▸ **Source excerpt**:
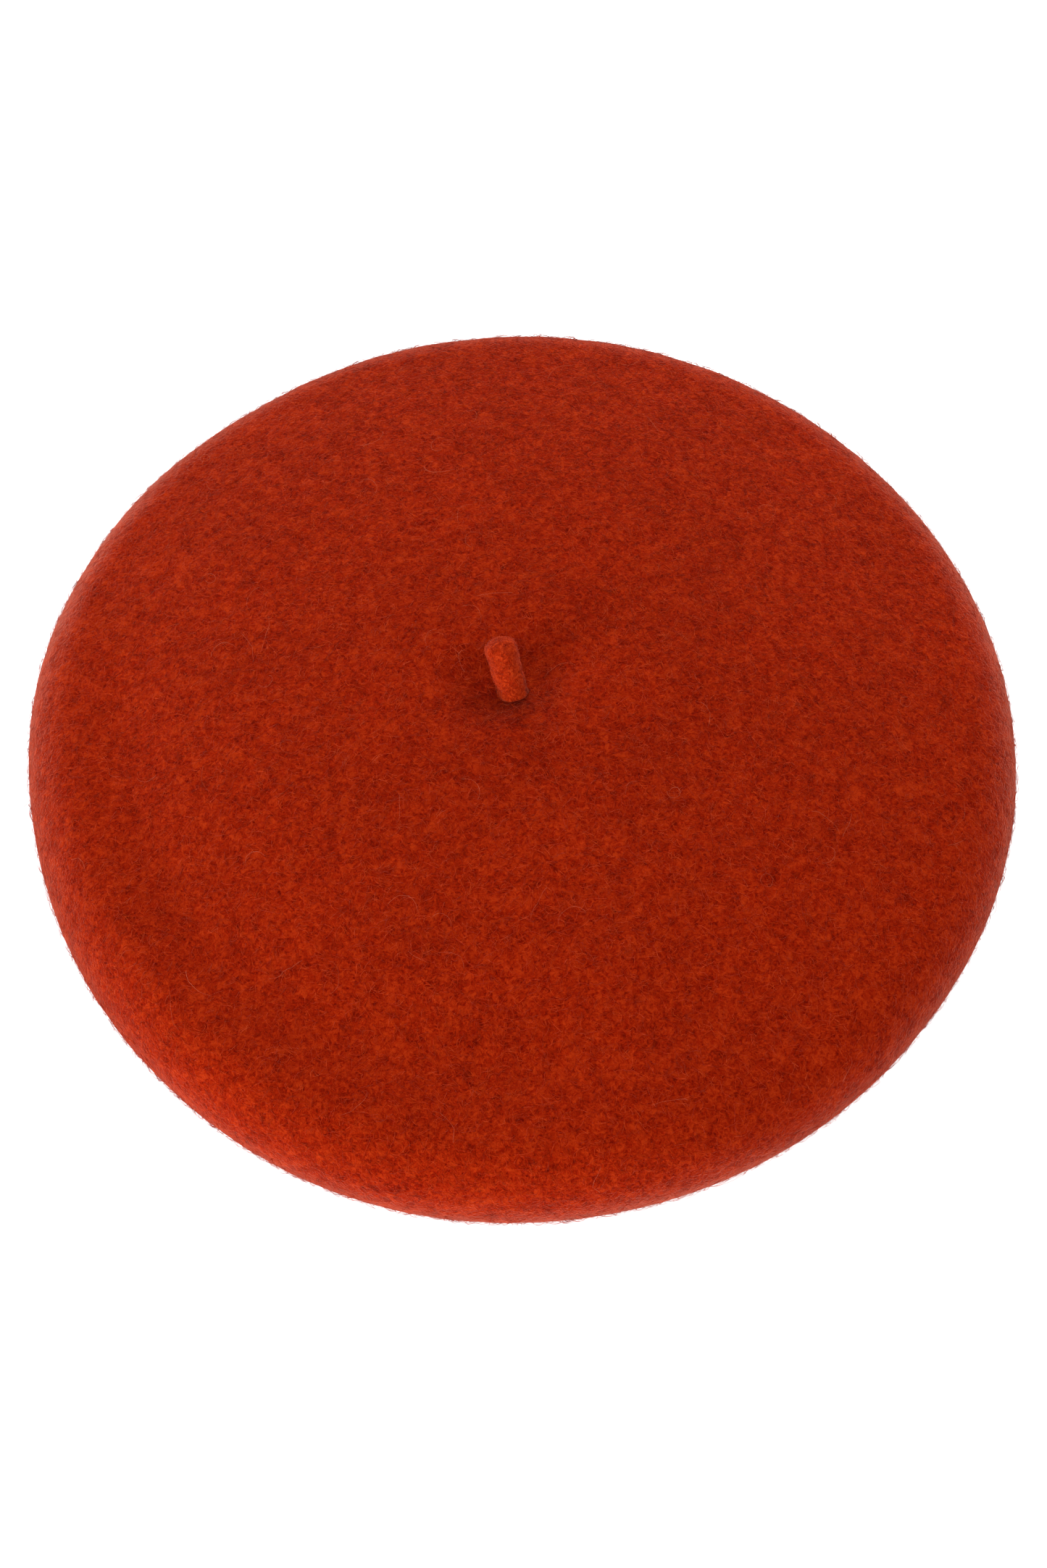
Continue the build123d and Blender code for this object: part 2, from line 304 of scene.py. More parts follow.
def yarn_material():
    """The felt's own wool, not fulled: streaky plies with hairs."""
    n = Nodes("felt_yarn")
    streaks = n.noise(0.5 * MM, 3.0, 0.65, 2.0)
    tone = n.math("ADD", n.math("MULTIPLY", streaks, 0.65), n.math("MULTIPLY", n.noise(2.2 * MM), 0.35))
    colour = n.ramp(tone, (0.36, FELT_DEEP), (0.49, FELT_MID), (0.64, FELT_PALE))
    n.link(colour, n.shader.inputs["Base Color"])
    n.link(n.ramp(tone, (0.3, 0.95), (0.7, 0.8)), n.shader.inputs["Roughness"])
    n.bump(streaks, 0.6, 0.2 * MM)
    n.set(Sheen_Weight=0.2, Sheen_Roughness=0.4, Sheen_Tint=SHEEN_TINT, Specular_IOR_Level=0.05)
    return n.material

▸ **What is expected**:
Reproduce the complete data exactly as presented above.

▸ **Exercise solution**:
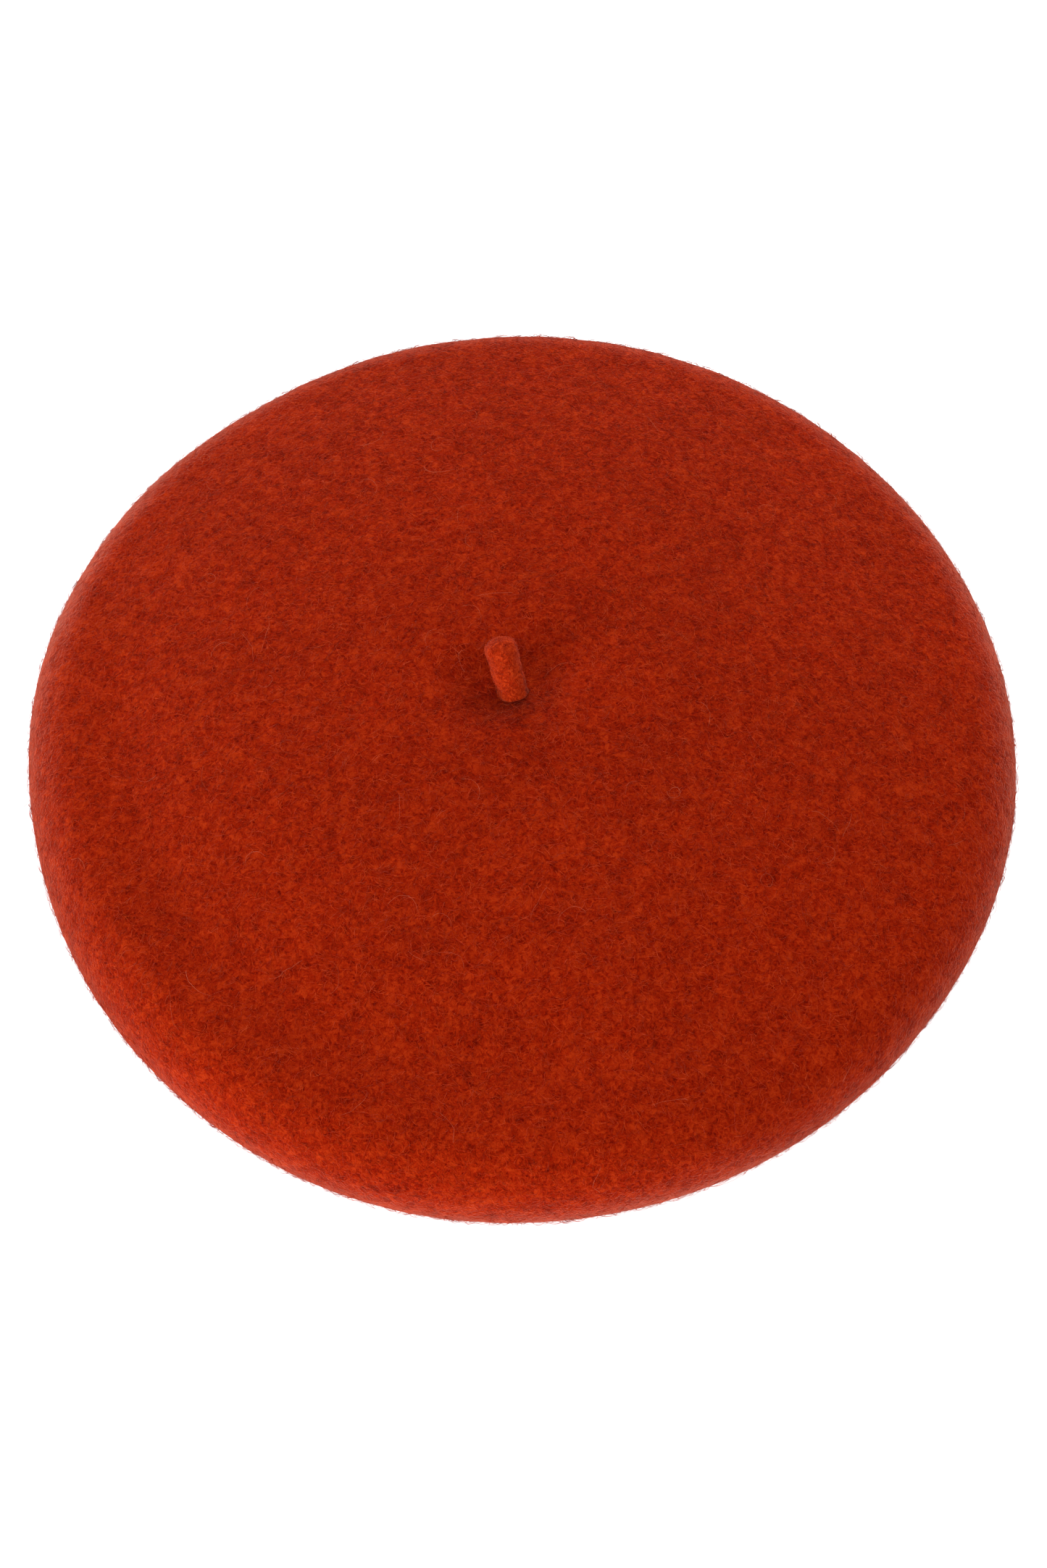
Continue the build123d and Blender code for this object: part 2, from line 304 of scene.py. More parts follow.
def yarn_material():
    """The felt's own wool, not fulled: streaky plies with hairs."""
    n = Nodes("felt_yarn")
    streaks = n.noise(0.5 * MM, 3.0, 0.65, 2.0)
    tone = n.math("ADD", n.math("MULTIPLY", streaks, 0.65), n.math("MULTIPLY", n.noise(2.2 * MM), 0.35))
    colour = n.ramp(tone, (0.36, FELT_DEEP), (0.49, FELT_MID), (0.64, FELT_PALE))
    n.link(colour, n.shader.inputs["Base Color"])
    n.link(n.ramp(tone, (0.3, 0.95), (0.7, 0.8)), n.shader.inputs["Roughness"])
    n.bump(streaks, 0.6, 0.2 * MM)
    n.set(Sheen_Weight=0.2, Sheen_Roughness=0.4, Sheen_Tint=SHEEN_TINT, Specular_IOR_Level=0.05)
    return n.material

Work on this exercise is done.